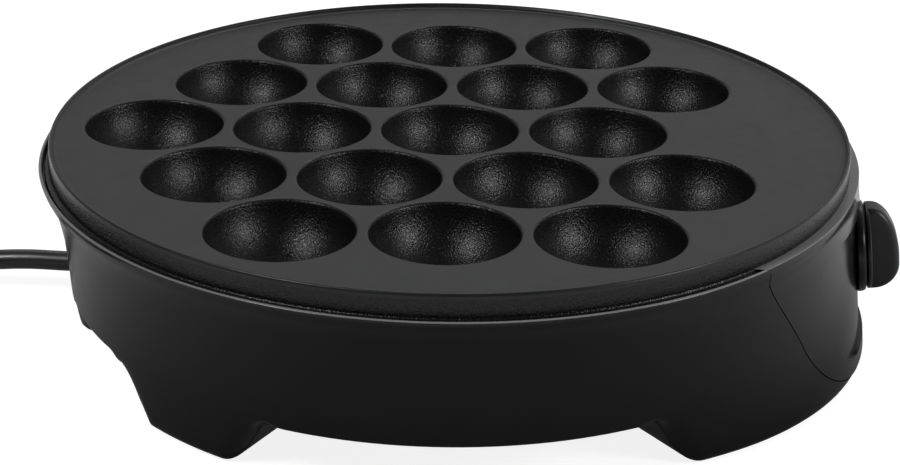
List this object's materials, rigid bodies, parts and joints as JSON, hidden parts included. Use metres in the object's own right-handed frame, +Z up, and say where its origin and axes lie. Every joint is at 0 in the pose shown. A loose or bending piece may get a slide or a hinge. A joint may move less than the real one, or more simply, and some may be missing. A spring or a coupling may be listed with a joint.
{
  "type": "takoyaki maker",
  "caption": "Round electric takoyaki maker: a cast plate with round pits lifts off a moulded base with a thermostat knob and a mains lead.",
  "frame": {"origin": "on the table, under the middle of the outline without the lead", "axes": "+Z up, +X towards the control panel and its knob, the lead leaves on the -X side"},
  "size_m": [0.3612, 0.2599, 0.0593],
  "materials": {
    "plate_coat": "non-stick coated casting, satin",
    "shell_plastic": "glossy black moulding",
    "panel_plastic": "glossy black moulding",
    "knob_plastic": "satin dark grey",
    "bezel_plastic": "satin black",
    "lens_red": "clear red",
    "lamp": "small neon lamp",
    "steel": "zinc plated",
    "element_sheath": "dull annealed sheath",
    "reflector": "bright sheet",
    "ceramic": "glazed ceramic",
    "copper": "bare copper",
    "brass": "machined",
    "rubber": "matt black",
    "cord_rubber": "matt black sheath",
    "wire_brown": "insulated wire",
    "wire_blue": "insulated wire",
    "wire_red": "heat-proof sleeve",
    "wire_black": "heat-proof sleeve"
  },
  "bodies": {
    "base": {"base_shell": "shell_plastic", "control_panel": "panel_plastic", "knob_bezel": "bezel_plastic", "thermostat_body": "ceramic", "thermostat_bracket": "steel", "thermostat_screws": "steel", "pilot_lens": "lens_red", "pilot_lamp": "lamp", "reflector_pan": "reflector", "reflector_screws": "steel", "heating_element": "element_sheath", "element_terminals": "ceramic", "element_brackets": "steel", "sensor_cup": "copper", "sensor_bracket": "steel", "sensor_capillary": "copper", "thermal_fuse": "ceramic", "fuse_clip": "steel", "terminal_block": "ceramic", "terminal_screws": "brass", "cord_boot": "rubber", "inner_cord": "cord_rubber", "live_wire": "wire_brown", "neutral_wire": "wire_blue", "feed_wire": "wire_red", "return_wire": "wire_black", "link_wire": "wire_red", "bottom_cover": "reflector", "cover_screws": "steel", "rubber_feet": "rubber", "cord_lead": "cord_rubber", "cord_coil": "cord_rubber", "plug_boot": "rubber", "plug_body": "rubber", "plug_pins": "brass"},
    "plate": {"cooking_plate": "plate_coat"},
    "knob": {"control_knob": "knob_plastic", "thermostat_shaft": "steel"}
  },
  "joints": [
    {"name": "plate_lift", "type": "slide", "parent": "base", "child": "plate", "axis": [0, 0, 1], "range_m": [0, 0.06]},
    {"name": "knob_turn", "type": "hinge", "parent": "base", "child": "knob", "pos_m": [0.11088, 0, 0.0288], "axis": [-0.9943, 0, -0.1065], "range_deg": [0, 270]}
  ]
}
______________________________
GOAL:
Please set down the whole listing above without altering a single line.

EXERCISE ANSWER:
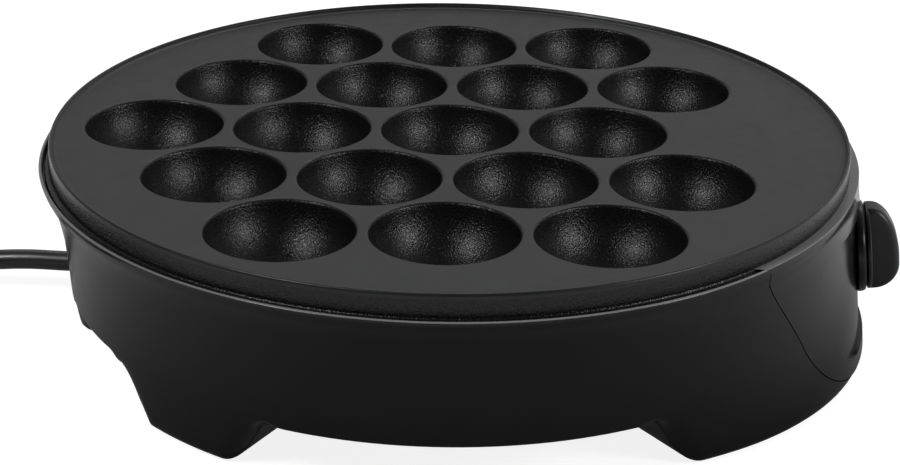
List this object's materials, rigid bodies, parts and joints as JSON, hidden parts included. Use metres in the object's own right-handed frame, +Z up, and say where its origin and axes lie. Every joint is at 0 in the pose shown. A loose or bending piece may get a slide or a hinge. A joint may move less than the real one, or more simply, and some may be missing. A spring or a coupling may be listed with a joint.
{
  "type": "takoyaki maker",
  "caption": "Round electric takoyaki maker: a cast plate with round pits lifts off a moulded base with a thermostat knob and a mains lead.",
  "frame": {"origin": "on the table, under the middle of the outline without the lead", "axes": "+Z up, +X towards the control panel and its knob, the lead leaves on the -X side"},
  "size_m": [0.3612, 0.2599, 0.0593],
  "materials": {
    "plate_coat": "non-stick coated casting, satin",
    "shell_plastic": "glossy black moulding",
    "panel_plastic": "glossy black moulding",
    "knob_plastic": "satin dark grey",
    "bezel_plastic": "satin black",
    "lens_red": "clear red",
    "lamp": "small neon lamp",
    "steel": "zinc plated",
    "element_sheath": "dull annealed sheath",
    "reflector": "bright sheet",
    "ceramic": "glazed ceramic",
    "copper": "bare copper",
    "brass": "machined",
    "rubber": "matt black",
    "cord_rubber": "matt black sheath",
    "wire_brown": "insulated wire",
    "wire_blue": "insulated wire",
    "wire_red": "heat-proof sleeve",
    "wire_black": "heat-proof sleeve"
  },
  "bodies": {
    "base": {"base_shell": "shell_plastic", "control_panel": "panel_plastic", "knob_bezel": "bezel_plastic", "thermostat_body": "ceramic", "thermostat_bracket": "steel", "thermostat_screws": "steel", "pilot_lens": "lens_red", "pilot_lamp": "lamp", "reflector_pan": "reflector", "reflector_screws": "steel", "heating_element": "element_sheath", "element_terminals": "ceramic", "element_brackets": "steel", "sensor_cup": "copper", "sensor_bracket": "steel", "sensor_capillary": "copper", "thermal_fuse": "ceramic", "fuse_clip": "steel", "terminal_block": "ceramic", "terminal_screws": "brass", "cord_boot": "rubber", "inner_cord": "cord_rubber", "live_wire": "wire_brown", "neutral_wire": "wire_blue", "feed_wire": "wire_red", "return_wire": "wire_black", "link_wire": "wire_red", "bottom_cover": "reflector", "cover_screws": "steel", "rubber_feet": "rubber", "cord_lead": "cord_rubber", "cord_coil": "cord_rubber", "plug_boot": "rubber", "plug_body": "rubber", "plug_pins": "brass"},
    "plate": {"cooking_plate": "plate_coat"},
    "knob": {"control_knob": "knob_plastic", "thermostat_shaft": "steel"}
  },
  "joints": [
    {"name": "plate_lift", "type": "slide", "parent": "base", "child": "plate", "axis": [0, 0, 1], "range_m": [0, 0.06]},
    {"name": "knob_turn", "type": "hinge", "parent": "base", "child": "knob", "pos_m": [0.11088, 0, 0.0288], "axis": [-0.9943, 0, -0.1065], "range_deg": [0, 270]}
  ]
}